Ed Miliband, who was leader from 2010 to 2015, added: ‘Feminist, fighter, conviction politician. 

‘Harriet taught me so much as my first political boss and was a brilliant deputy. She has achieved so much and will be sorely missed from the House of Commons.’

Her decision follows that of Dame Margaret last week.  

The former cabinet minister told her local Labour Party in Barking it was a ‘really tough decision’.

The 77-year-old has represented the constituency since 1994, serving in numerous ministerial roles during the last Labour government. 

Dame Margaret also chaired the influential Public Accounts Committee and was a vocal critic of Jeremy Corbyn during Labour’s anti-semitism row.  

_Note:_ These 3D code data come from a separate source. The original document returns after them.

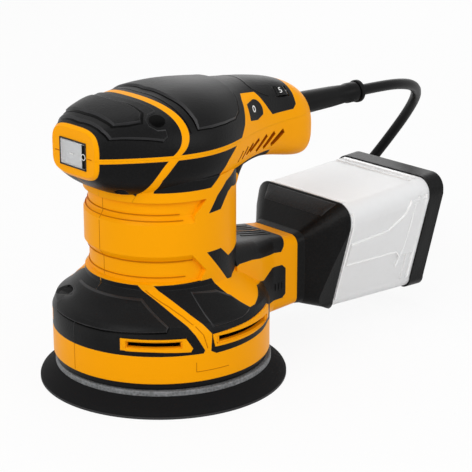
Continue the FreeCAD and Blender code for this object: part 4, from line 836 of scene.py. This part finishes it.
# %% Grooves round the panels and across the saddle
GROOVE_W = 1.8
SADDLE = [(-47.8, 0.0), (-47.8, 6.4), (-46.8, 25.4), (-47.9, 31.4), (-50.7, 35.5), (-53.9, 39.0),
          (-57.6, 41.6)]
FRONT_GROOVE = [(13.4, 0.0), (12.6, 20.0), (11.6, 40.0), (10.6, 55.0), (10.2, 68.0)]
grooves = strips(mirrored(REAR_PANEL[::-1][:-1]), GROOVE_W) + strips(mirrored(SADDLE), GROOVE_W / 2)
grooves += strips(mirrored(REAR_PANEL[:7]), GROOVE_W) + strips(mirrored(FRONT_GROOVE), 0.8)
grooves += strips(mirrored(TERRACE[:7]), GROOVE_W)
panel("head_grooves", grooves, round_head, head_shell, "grip_rubber", height=0.06, rim=0.0,
      paint=pocket_black)
panel("pad_groove", strips(mirrored(PAD), 1.4), round_head, head_shell, "grip_rubber", height=0.98, rim=0.0,
      paint=pocket_black)

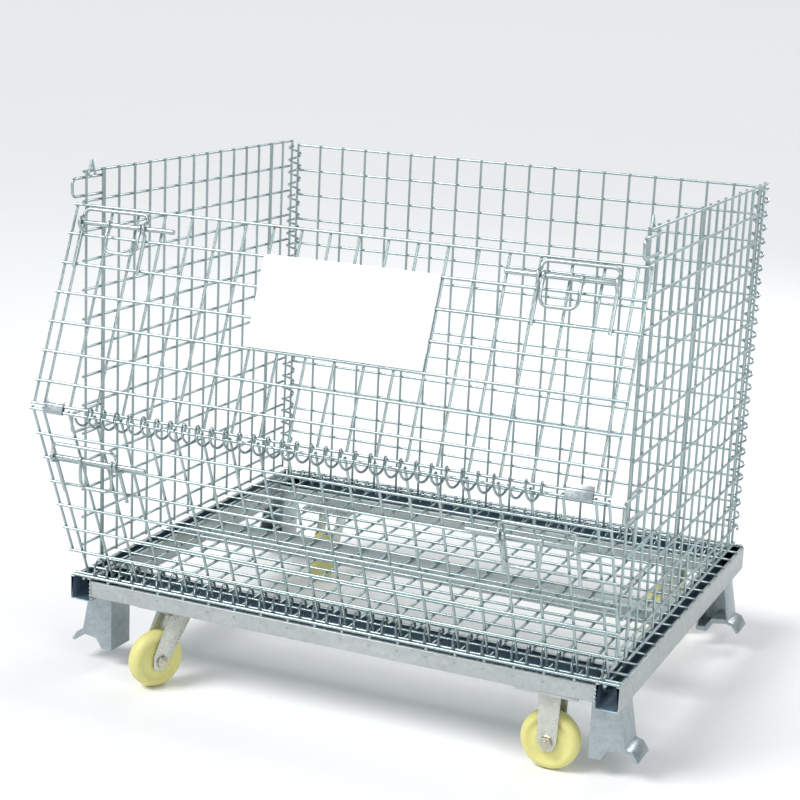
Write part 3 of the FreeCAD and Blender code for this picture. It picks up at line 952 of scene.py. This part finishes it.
@dataclass
class Studio:
    """Floor, lights and camera."""

    shop: PaintShop
    eye: Vector = field(default_factory=lambda: Vector((1.196, -2.896, 1.2325)))
    azimuth: float = 23.50
    elevation: float = 13.582
    roll: float = 2.638
    lens: float = 80.7
    floor_half: float = 150.0
    world_strength: float = 0.42
    sun_strength: float = 2.7

    def build(self) -> None:
        """Set up the floor, the lights and the camera."""
        self.build_floor()
        self.build_lights()
        self.build_camera()

    def build_floor(self) -> None:
        """Wide pale floor under the wheels."""
        clear_selection()
        bpy.ops.mesh.primitive_plane_add(size=2 * self.floor_half, location=(0, 0, -0.0005))
        floor = bpy.context.object
        floor.name = "studio_floor"
        self.shop.dress(floor, FLOOR)

    def build_lights(self) -> None:
        """Even pale surroundings, a broad sun for the highlights and two soft fills."""
        world = bpy.data.worlds.new("studio_world")
        bpy.context.scene.world = world
        world.use_nodes = True
        backdrop = world.node_tree.nodes["Background"]
        backdrop.inputs["Color"].default_value = (0.92, 0.96, 1.0, 1.0)
        backdrop.inputs["Strength"].default_value = self.world_strength
        bpy.context.scene.view_settings.view_transform = "Standard"
        data = bpy.data.lights.new("key_light", "SUN")
        data.energy = self.sun_strength
        data.angle = math.radians(28)
        self.aim(data, (-2.4, -2.6, 4.2))
        for name, place, size, power in (("fill_light", (3.2, -2.2, 2.2), 1.6, 40.0),
                                         ("rim_light", (0.8, 3.0, 3.0), 1.8, 60.0)):
            data = bpy.data.lights.new(name, "AREA")
            data.size = size
            data.energy = power
            self.aim(data, place)

    def aim(self, data: bpy.types.Light, place: Place) -> None:
        """Hang a light and turn it towards the middle of the object.

        Args:
            data: the light.
            place: where it hangs.
        """
        light = bpy.data.objects.new(data.name, data)
        bpy.context.scene.collection.objects.link(light)
        light.location = place
        towards = Vector((0, 0, 0.45)) - Vector(place)
        light.rotation_euler = towards.to_track_quat("-Z", "Y").to_euler()

    def build_camera(self) -> None:
        """Camera in front of the object and to its right, a little above it, with a slight roll."""
        a, e, roll = (math.radians(angle) for angle in (self.azimuth, self.elevation, self.roll))
        forward = Vector((-math.sin(a) * math.cos(e), math.cos(a) * math.cos(e), -math.sin(e)))
        level = Vector((math.cos(a), math.sin(a), 0))
        upright = level.cross(forward)
        right = math.cos(roll) * level + math.sin(roll) * upright
        above = -math.sin(roll) * level + math.cos(roll) * upright
        turn = Matrix((right, above, -forward)).transposed().to_4x4()
        data = bpy.data.cameras.new("view_camera")
        data.lens = self.lens
        data.sensor_width = 36.0
        data.clip_end = 400.0
        camera = bpy.data.objects.new("view_camera", data)
        bpy.context.scene.collection.objects.link(camera)
        camera.matrix_world = Matrix.Translation(self.eye) @ turn
        bpy.context.scene.camera = camera


def main() -> None:
    """Build every sub-assembly in order."""
    logging.basicConfig(level=logging.INFO, format="%(name)s: %(message)s")
    shop = PaintShop()
    Base(shop).build()
    Cage(shop).build()
    Gate(shop).build()
    for row in Row:
        for swivels in (True, False):
            Caster(shop, row, swivels).build()
    Studio(shop).build()


if __name__ == "__main__":
    main()
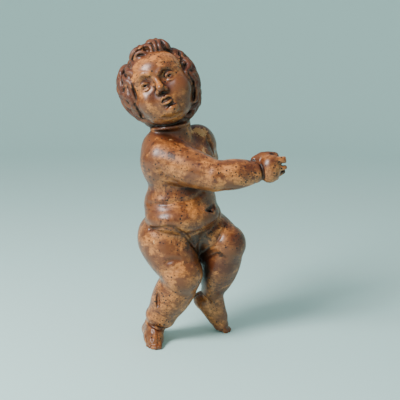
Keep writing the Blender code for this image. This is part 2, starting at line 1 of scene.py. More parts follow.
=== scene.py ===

In a video message, Dame Margaret said: ‘I have decided that I will not stand for re-election as your MP at the next general election.

‘I will be standing down from Parliament, it’s been a really tough decision.

‘I love the job. I wanted to thank you all for the warmth, the friendship, the support and the love that you’ve shown me down the years.’

She added: ‘We’ve done fantastic things together.’

Dame Margaret said her proudest moment was beating then-British National Party leader Nick Griffin in the 2010 election.

She added Labour was now a very different party to when she became an MP 27 years ago.

In recent years, she has spoken out about anti-semitism in Labour, clashing with former leader Mr Corbyn over the issue and the party’s response to complaints.

Mr Sheerman announced his forthcoming departure on Sunday.

Announcing the decision on his Twitter feed, the Huddersfield MP said it was the ‘honour of my life’ to have served his constituency.

First elected in 1983, he is the longest-serving current Labour member in the Commons and the second longest-serving MP after the Father of the House, Sir Peter Bottomley.

For almost a decade he was chairman of the education select committee in its various guises and held a number of shadow ministerial posts under Neil Kinnock and John Smith.